Ela conta que a Natura sempre foi um exemplo positivo nesse sentido ao longo de sua trajetória profissional. “Há um incentivo genuíno e contínuo no desenvolvimento profissional feminino na área de inovação. Não somente temos a oportunidade de trabalhar em um ambiente onde somos inspiradas constantemente a ter uma mentalidade mais aberta, sempre buscando o novo, o diferente, em meio a diversas tecnologias pioneiras, como existem iniciativas que visam reduzir a sobrecarga de responsabilidades que recaem sobre as mulheres com mais frequência, como a maternidade. Graças ao berçário presente na empresa, por exemplo, funcionárias podem trazer seus filhos para que recebam o cuidado adequado durante o seu expediente”.
A forte presença feminina entre lideranças também é algo fundamental. “Pelo menos 85% do meu time é composto por mulheres e 100% das minhas lideranças ao longo da minha carreira na empresa foram mulheres. Sempre me senti em um ambiente de muita confiança, onde podia participar do processo criativo e de inovação”.
“A Natura cria um ambiente de trabalho que estimula e dá visibilidade ao protagonismo feminino na Ciência. Temos uma política interna de Patentes que incentiva e protege as invenções de nossos cientistas, na grande maioria, mulheres”, complementa Claudia Leo, diretora de P&D da Natura.
A chegada do Centro de Inovação Global da Avon ao Brasil também é um passo que a companhia dá não só em ampliar os investimentos no ecossistema de inovação brasileiro, como também em expandir a presença de brasileiras no setor, inclusive como inventoras, já que mais da metade das cientistas contratadas para atuar no novo empreendimento são mulheres.
É o caso de Isabella Montuori, coordenadora de P&D para cuidados com o Corpo e Higiene Pessoal da Avon, que passou a integrar, no ano passado, o novo time global de inovação da marca. Sua primeira invenção aconteceu quando ainda era estudante de engenharia química, em 2016, em conjunto com duas colegas da faculdade. Naquela época, ela já demonstrava o interesse em atuar na área de pesquisa e desenvolvimento de cosméticos. “Buscamos desenvolver um shampoo mais sustentável, que tivesse como proposta a redução do uso de água para sua produção e, após vários testes, chegamos na formulação ideal. Até chegamos a testar o produto na prática em uma feira da faculdade”, conta. Hoje, Isabella é titular da patente desse produto, junto com suas colegas que auxiliaram na criação do item.

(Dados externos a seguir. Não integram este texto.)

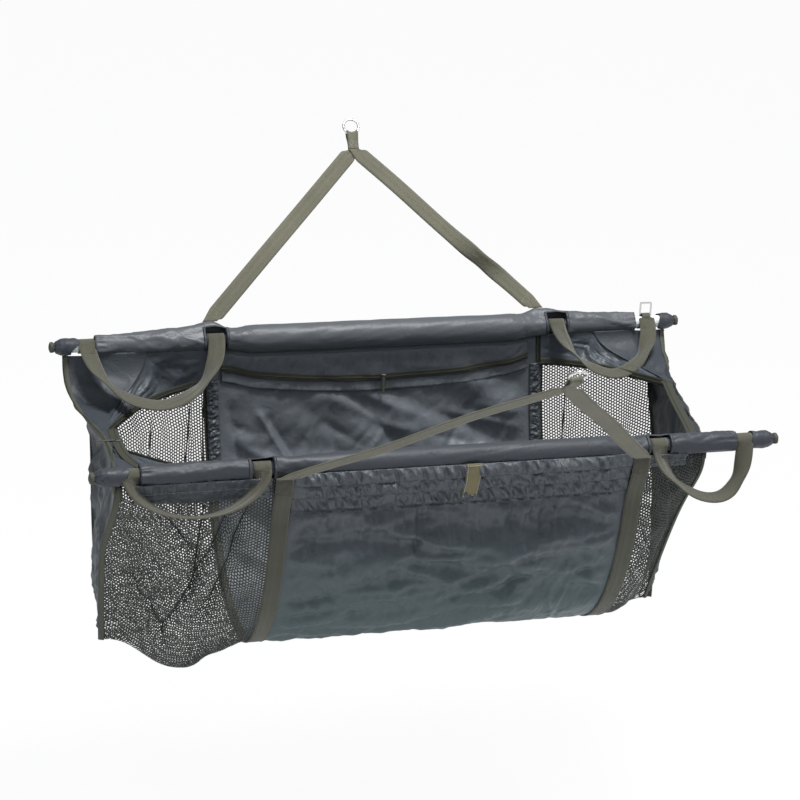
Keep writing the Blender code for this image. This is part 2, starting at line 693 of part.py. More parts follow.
def handle(name, line, end, inner_place, drop, slope, holder, threaded=False):
    """A carry handle: one strip wrapped round the pole at both ends, hanging in a loop."""
    fall = np.array([0, -math.cos(slope), -math.sin(slope)])
    face = np.array([0, -math.sin(slope), math.cos(slope)])
    along = np.array([1.0, 0, 0])
    axis = np.array([0, line.axis_y, line.axis_z])
    outer_x, inner_x = end * HANDLE_OUTER_PLACE, inner_place
    across = np.cross(face, fall)

    def wrapped(x, is_threaded):
        angle, radius, half = handle_wrap(slope, is_threaded)
        spoke = np.cos(angle)[:, None] * face - np.sin(angle)[:, None] * fall
        return axis + x * along + radius[:, None] * spoke, half[:, None] * across

    outer, outer_half = wrapped(outer_x, threaded)
    inner, inner_half = wrapped(inner_x, False)
    turn = np.linspace(0, math.pi, 17)
    order = 2 / 2.5
    x = (outer_x + inner_x) / 2
    x = x + (outer_x - inner_x) / 2 * np.sign(np.cos(turn)) * np.abs(np.cos(turn)) ** order
    hang = drop * np.sin(turn) ** order
    rest_radius = (POLE_RADIUS + FIT_GAP + WEBBING_THICKNESS / 2) / math.cos(HANDLE_WRAP / WRAP_STEPS / 2)
    strip = axis + x[:, None] * along + hang[:, None] * fall + rest_radius * face
    tangent = np.gradient(strip, axis=0)
    tangent[0], tangent[-1] = fall, -fall
    tangent /= np.linalg.norm(tangent, axis=1, keepdims=True)
    roll = (HANDLE_ROLL * np.sin(turn) ** 2)[:, None]
    half = np.cross(face, tangent) * np.cos(roll) - end * np.sin(roll) * face
    half *= WEBBING_WIDTH / 2
    centre = np.concatenate([outer, strip, inner[::-1]])
    halves = np.concatenate([outer_half, half, -inner_half[::-1]])
    return sheet(name, ribbon(centre, halves), WEBBING_THICKNESS, holder, WEBBING)


def rounded_outline(curve, width, low, high, corner):
    """A rounded rectangle as one closed spline of the curve."""
    spline = curve.splines.new("POLY")
    points = []
    for quarter, (sx, y) in enumerate(((1, high), (-1, high), (-1, low), (1, low))):
        centre_x = sx * (width / 2 - corner)
        centre_y = y - corner if y == high else y + corner
        for step in range(5):
            turn = (quarter + step / 4) * math.pi / 2
            points.append((centre_x + corner * math.cos(turn), centre_y + corner * math.sin(turn)))
    spline.points.add(len(points) - 1)
    for point, (px, py) in zip(spline.points, points):
        point.co = (px, py, 0, 1)
    spline.use_cyclic_u = True


def metal_loop(place, holder):
    """The plate with a hole that stands on the handle's strap, its lower bar under the strap."""
    curve = bpy.data.curves.new("pole_clip", "CURVE")
    curve.dimensions = "2D"
    curve.fill_mode = "BOTH"
    curve.extrude = LOOP_THICKNESS / 2
    low, high = -LOOP_BAR / 2, LOOP_HEIGHT - LOOP_BAR / 2
    rounded_outline(curve, LOOP_WIDTH, low, high, LOOP_BAR)
    rounded_outline(curve, LOOP_WIDTH - 2 * LOOP_BAR, low + LOOP_BAR, high - LOOP_BAR, LOOP_BAR / 3)
    made = bpy.data.objects.new("pole_clip", curve)
    made.rotation_euler = (math.radians(90), 0, 0)
    made.location = place
    return carried(made, holder, STEEL)


def band_path(x, share, lift):
    """A point of the gathered band, from its top on the sleeve to its foot on the wall."""
    radius = FRONT.radius(x)
    past = eased((share - BAND_TOP_SHARE) / (1 - BAND_TOP_SHARE))
    settled = WALL_CLOTH / 2 + (radius - WALL_CLOTH / 2) * (1 - past)
    z = FRONT.axis_z - radius / 4 - share * BAND_HEIGHT
    return np.stack([x, -HALF_MOUTH - settled - SEAM_GAP - lift, z], -1)


def gathered_band(holder):
    """The gathered band along the front, sewn in three channels."""
    reach = 1 - (WEBBING_WIDTH / 2 + 2 * SEAM_GAP) / STRAP_X
    x = FRONT.strap_place(np.linspace(-reach, reach, 31))[:, None]
    share = np.linspace(0, 1, 2 * BAND_CHANNELS + 1)[None, :]
    x, share = np.broadcast_arrays(x, share)
    channel = np.abs(np.sin(BAND_CHANNELS * math.pi * share)) * BAND_RIB
    gather = GATHER_SHARE * (np.arange(31) % 2)[:, None]
    points = band_path(x, share, BAND_CLOTH / 2 + channel * (CHANNEL_SHARE + gather))
    sheet("front_ruched_band", points, BAND_CLOTH, holder, NYLON)


def closing_tab(holder):
    """The hook-and-loop tab in the middle of the band."""
    share = np.linspace(-TAB_RISE_SHARE, TAB_HEIGHT / BAND_HEIGHT - TAB_RISE_SHARE, 8)[None, :]
    x = (TAB_PLACE + TAB_WIDTH * np.linspace(-0.5, 0.5, 4))[:, None]
    x, share = np.broadcast_arrays(x, share)
    clear = BAND_CLOTH + BAND_RIB * (CHANNEL_SHARE + GATHER_SHARE) + 2 * SEAM_GAP + TAB_THICKNESS / 2
    sheet("closure_tab", band_path(x, share, clear), TAB_THICKNESS, holder, HOOK_TAPE)


def rear_zip_depth(across):
    """How deep the zip inside the rear wall lies: it sags in the middle."""
    return ZIP_SIDE_SHARE + (ZIP_MIDDLE_SHARE - ZIP_SIDE_SHARE) * (1 - across**2)


def rear_lining(holder):
    """The facing and the zip tape inside the rear wall, and the gathered strips beside them."""
    across = np.linspace(-FACING_REACH_SHARE, FACING_REACH_SHARE, 17)[:, None]
    middle = rear_zip_depth(across)
    tape_half = ZIP_WIDTH / 2 / BAG_DEPTH
    foot = middle + tape_half + FACING_FOOT_SHARE
    depth = FACING_TOP_SHARE + (foot - FACING_TOP_SHARE) * np.linspace(0, 1, 4)[None, :]
    inset = WALL_CLOTH / 2 + LINING_SLACK + SEAM_GAP + FACING_CLOTH / 2
    facing = lifted(REAR, wall_surface(REAR, across, depth, WALL_CLOTH), -inset)
    sheet("rear_facing", facing, FACING_CLOTH, holder, NYLON)
    depth = middle + tape_half * np.linspace(-1, 1, 3)[None, :]
    inset += FACING_CLOTH / 2 + SEAM_GAP + ZIP_THICKNESS / 2
    tape = lifted(REAR, wall_surface(REAR, across, depth, WALL_CLOTH), -inset)
    sheet("rear_zip_tape", tape, ZIP_THICKNESS, holder, TAPE)
    half = RUCHE_WIDTH / 2 / STRAP_X
    for end, label in ((-1, "left"), (1, "right")):
        depth = np.linspace(RUCHE_TOP_SHARE, RUCHE_FOOT_SHARE, 9)
        across = end + half * np.linspace(-1, 1, 3)
        inset = WALL_CLOTH / 2 + LINING_SLACK + SEAM_GAP + RUCHE_THICKNESS / 2
        strip = lifted(REAR, grid_of(REAR, across, depth, WALL_CLOTH), -inset)
        sheet(f"ruched_strip_{label}", strip, RUCHE_THICKNESS, holder, NYLON)


def front_zip_tape(holder):
    """The zip tape along the inner side of the front sleeve."""
    reach = ZIP_SLEEVE_PLACE - ZIP_WIDTH - 2 * SEAM_GAP
    x = np.linspace(-reach, reach, 13)[:, None]
    drop = np.linspace(0, ZIP_WIDTH, 3)[None, :]
    x, drop = np.broadcast_arrays(x, drop)
    y = -HALF_MOUTH + FRONT.radius(x) + SEAM_GAP + ZIP_THICKNESS / 2
    points = np.stack([x, y, FRONT.axis_z - drop], -1)
    sheet("front_zip_tape", points, ZIP_THICKNESS, holder, TAPE)


def block(name, size, place, holder, look):
    """A small block with softened edges."""
    bpy.ops.mesh.primitive_cube_add(size=1, location=place)
    made = unlinked(bpy.context.object, name)
    made.data.transform(Matrix.Diagonal((*size, 1)))
    bevel = made.modifiers.new("edges", "BEVEL")
    bevel.width = min(size) / 4
    bevel.segments = 1
    return carried(made, holder, look)


def snap_button(holder):
    """The press stud on the front left pocket."""
    out = POCKET_RADIUS + SEAM_GAP + BUTTON_THICKNESS / 2
    bpy.ops.mesh.primitive_cylinder_add(
        vertices=ROUND_STEPS,
        radius=BUTTON_RADIUS,
        depth=BUTTON_THICKNESS,
        location=(POCKET_LENGTH * 2 / 3 - TIP, -HALF_MOUTH - out, FRONT.axis_z),
        rotation=(math.radians(90), 0, 0),
    )
    return carried(unlinked(bpy.context.object, "snap_button"), holder, BLACK)


def build():
    """Makes the whole sling."""
    clear_scene()
    root = bpy.data.objects.new("sling", None)
    collection_named("weigh_sling").objects.link(root)
    root.location = -REAR_RING
    pivots["sling"] = Vector()
    bag = body("bag", (0, 0, 0), root)
    front_side = body("front_side", SEAM_PIVOT, bag)
    holders = {REAR.name: bag, FRONT.name: front_side}

    for line in (REAR, FRONT):
        holder = holders[line.name]
        wall_panels(line, holder)
        pole_set(line, holder)
        for end, label in ((-1, "left"), (1, "right")):
            wall_strap(line, end, label, holder)
    rear_sleeve = sleeve(REAR, bag)
    front_sleeve = sleeve(FRONT, front_side)
    for end, label in ((-1, "left"), (1, "right")):
        end_cloth(end, label, bag)
    rear_lining(bag)
    front_zip_tape(front_side)
    gathered_band(front_side)
    closing_tab(front_side)
    snap_button(front_side)

    for line, foot, ring in ((REAR, REAR_FOOT, REAR_RING), (FRONT, FRONT_FOOT, FRONT_RING)):
        swing = body(f"{line.name}_hanger", foot, holders[line.name])
        hanger(line, foot, ring, swing)
        up, _, _ = hanger_frame(foot, ring)
        ring_body = body(f"{line.name}_ring_swing", ring - up * RING_RADIUS, swing)
        hook_ring(line, foot, ring, ring_body)

    rear_left = REAR.strap_place(-1) - REAR_LEFT_INSET
    rear_right = REAR.strap_place(1) + REAR_RIGHT_INSET
    front_left = FRONT.strap_place(-1) - FRONT_HANDLE_INSET
    front_right = FRONT.strap_place(1) + FRONT_HANDLE_INSET
    handles = (
        ("rear_handle_left", REAR, -1, rear_left, REAR_LEFT_DROP, REAR_HANDLE_SLOPE, rear_sleeve),
        ("rear_handle_right", REAR, 1, rear_right, REAR_RIGHT_DROP, REAR_HANDLE_SLOPE, rear_sleeve),
        ("front_handle_left", FRONT, -1, front_left, FRONT_LEFT_DROP, FRONT_HANDLE_SLOPE, front_sleeve),
        ("front_handle_right", FRONT, 1, front_right, FRONT_RIGHT_DROP, FRONT_HANDLE_SLOPE, front_sleeve),
    )
    for name, line, end, inner_place, drop, slope, tube in handles:
        middle = (inner_place + end * HANDLE_OUTER_PLACE) / 2
        swing = body(f"{name}_swing", line.point(middle, 0, 0), holders[line.name])
        threaded = name == "rear_handle_right"
        handle(name, line, end, inner_place, drop, slope, swing, threaded)
        cut_window(line, tube, inner_place, holders[line.name])
        if threaded:
            at_bar = line.point(end * HANDLE_OUTER_PLACE, bar_radius(), math.pi / 2)
            metal_loop(at_bar, body("clip_swing", at_bar, swing))

    zip_sliders(bag)


def zip_sliders(bag):
    """The slider and pull inside the rear wall, and those where the zips meet at the left."""
    across = (REAR_SLIDER_PLACE - REAR.strap_shift) / STRAP_X
    depth = rear_zip_depth(across)
    inset = WALL_CLOTH / 2 + LINING_SLACK + 2 * SEAM_GAP + FACING_CLOTH + ZIP_THICKNESS
    at_tape = wall_surface(REAR, across, depth, WALL_CLOTH)
    face = at_tape[1] - inset - SEAM_GAP
    place = Vector((REAR_SLIDER_PLACE, face - SLIDER_THICKNESS / 2, at_tape[2]))
    slide = body("rear_zip_slide", place, bag)
    size = (SLIDER_WIDTH, SLIDER_THICKNESS, SLIDER_HEIGHT)
    block("rear_zip_slider", size, place, slide, BLACK)
    top = Vector((place.x, face - SLIDER_THICKNESS - SEAM_GAP - PULL_THICKNESS / 2, place.z))
    swing = body("rear_pull_swing", top, slide)
    middle = top - Vector((0, 0, PULL_LENGTH / 2))
    block("rear_zip_pull", (PULL_WIDTH, PULL_THICKNESS, PULL_LENGTH), middle, swing, WEBBING)

    lift = ZIP_THICKNESS / 2 + SEAM_GAP
    x = SEAM_GAP + ZIP_WIDTH / 2 - ZIP_MEETING_PLACE
    place = Vector((x, 0, lift + SLIDER_THICKNESS / 2 - MOUTH_LEVEL))
    slide = body("left_zip_slide", place, bag)
    block("left_zip_slider", (SLIDER_WIDTH, SLIDER_HEIGHT, SLIDER_THICKNESS), place, slide, BLACK)
    start = place - Vector((SLIDER_WIDTH / 2 + SEAM_GAP + PULL_THICKNESS / 2, 0, 0))
    swing = body("left_pull_swing", start, slide)
    middle = start - Vector(((PULL_LENGTH - PULL_THICKNESS) / 2, 0, 0))
    block("left_zip_pull", (PULL_LENGTH, PULL_WIDTH, PULL_THICKNESS), middle, swing, WEBBING)


if __name__ == "__main__":
    build()
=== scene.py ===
"""Dresses the weigh sling: creased cloth, net, webbing, rings, zips and stitching over its frame.

Shapes are worked out in the sling's own coordinates, measured from the middle of the rear pole's
axis, and moved to the frame's origin, the rear ring, when a mesh is made. Sizes are in metres.
"""

import logging
import math
from dataclasses import dataclass
from enum import Enum
from functools import wraps
from typing import Any, Callable, Sequence

import bpy
import numpy as np
from mathutils import Matrix, Vector


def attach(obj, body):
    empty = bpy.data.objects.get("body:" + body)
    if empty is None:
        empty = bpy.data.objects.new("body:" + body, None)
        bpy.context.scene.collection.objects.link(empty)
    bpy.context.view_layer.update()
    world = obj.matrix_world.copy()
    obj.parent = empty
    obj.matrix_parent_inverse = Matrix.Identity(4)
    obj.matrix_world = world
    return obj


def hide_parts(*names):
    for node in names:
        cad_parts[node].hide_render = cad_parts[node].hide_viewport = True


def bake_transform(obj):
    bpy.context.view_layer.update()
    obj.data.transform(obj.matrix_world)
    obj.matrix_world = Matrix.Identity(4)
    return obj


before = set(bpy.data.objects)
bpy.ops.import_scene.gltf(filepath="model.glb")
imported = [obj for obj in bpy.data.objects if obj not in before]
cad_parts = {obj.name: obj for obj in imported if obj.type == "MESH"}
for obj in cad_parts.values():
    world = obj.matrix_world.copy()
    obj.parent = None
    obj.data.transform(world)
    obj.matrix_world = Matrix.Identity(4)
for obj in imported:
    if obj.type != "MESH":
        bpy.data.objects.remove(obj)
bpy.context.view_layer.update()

LOG = logging.getLogger("weigh_sling")
SLING_PLACE = np.array([0.0, -0.462, -0.338])
TAU = math.tau
Array = np.ndarray
Socket = bpy.types.NodeSocket
ALONG, REARWARD, UP = np.eye(3)
FORWARD = -REARWARD
BOTH_ENDS = ((-1, "left"), (1, "right"))
NOISE_CELLS = 64
WALL_CLOTH = 0.0016
NET_CLOTH = 0.0006
HEM_CLOTH = 0.0009
THIN_CLOTH = 0.0010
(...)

Para ela, a área científica é mais promissora atualmente, inclusive para mulheres, mas nem sempre foi assim. “Após a faculdade, foi muito difícil encontrar vagas. Muitos colegas encontravam dificuldades para se colocarem no mercado de trabalho e em pesquisa e desenvolvimento isso não foi diferente”. No entanto, mesmo atuando em outras áreas, ela não desistiu de P&D e hoje atua na sua área de preferência. “Cheguei a trabalhar com pesquisa e desenvolvimento de produtos em home care, mas sempre quis ir para a indústria de cosméticos. Quando vi a vaga na Avon, logo me inscrevi”.
Segundo Isabella, trabalhar na multinacional de cosméticos tem sido um desafio positivo, com muitas oportunidades de crescimento profissional, inclusive para criações de patentes futuramente. “Passamos por um processo de transição no ano passado, já que o Centro é totalmente novo, e agora temos mais autonomia nos projetos. Temos muita abertura para mostrar nosso potencial e olhar para as categorias e propor ideias, melhorias. Ver o que realmente funciona, pesquisar e compreender o que podemos entregar tem sido ótimo”.
A visão feminina entre cientistas também é fundamental, especialmente por se tratar de uma empresa cujo principal público-alvo é o feminino. “A mulher pensa no dia a dia, pois em geral usamos muito mais cosméticos que homens, então temos mais facilidade em dizer o que está faltando no mercado nesse sentido. Além disso, sinto que temos ajuda mútua. Quando precisamos resolver algo pessoal ou uma de nós está sobrecarregada, uma auxilia a outra”.
Andrea Costa, Head Global de Desenvolvimento de produtos para Corpo, Higiene Pessoal e Fragrâncias da Avon, explica que a chegada das operações globais de P&D da companhia pode ser um passo para atrair, reter e desenvolver cientistas brasileiras, especialmente mulheres, já que a empresa prioriza a equidade de gênero entre colaboradores e lideranças em todas as suas áreas. “É essencial que o setor privado também contribua com o ecossistema de inovação brasileiro para ampliar oportunidades para pesquisadoras, além de investir em políticas de inclusão de mulheres para garantir um ambiente de respeito e propício ao crescimento profissional dessas cientistas, capaz de eliminar barreiras culturais, estereótipos de gênero e preconceitos que podem dificultar o aumento da representatividade de mulheres”.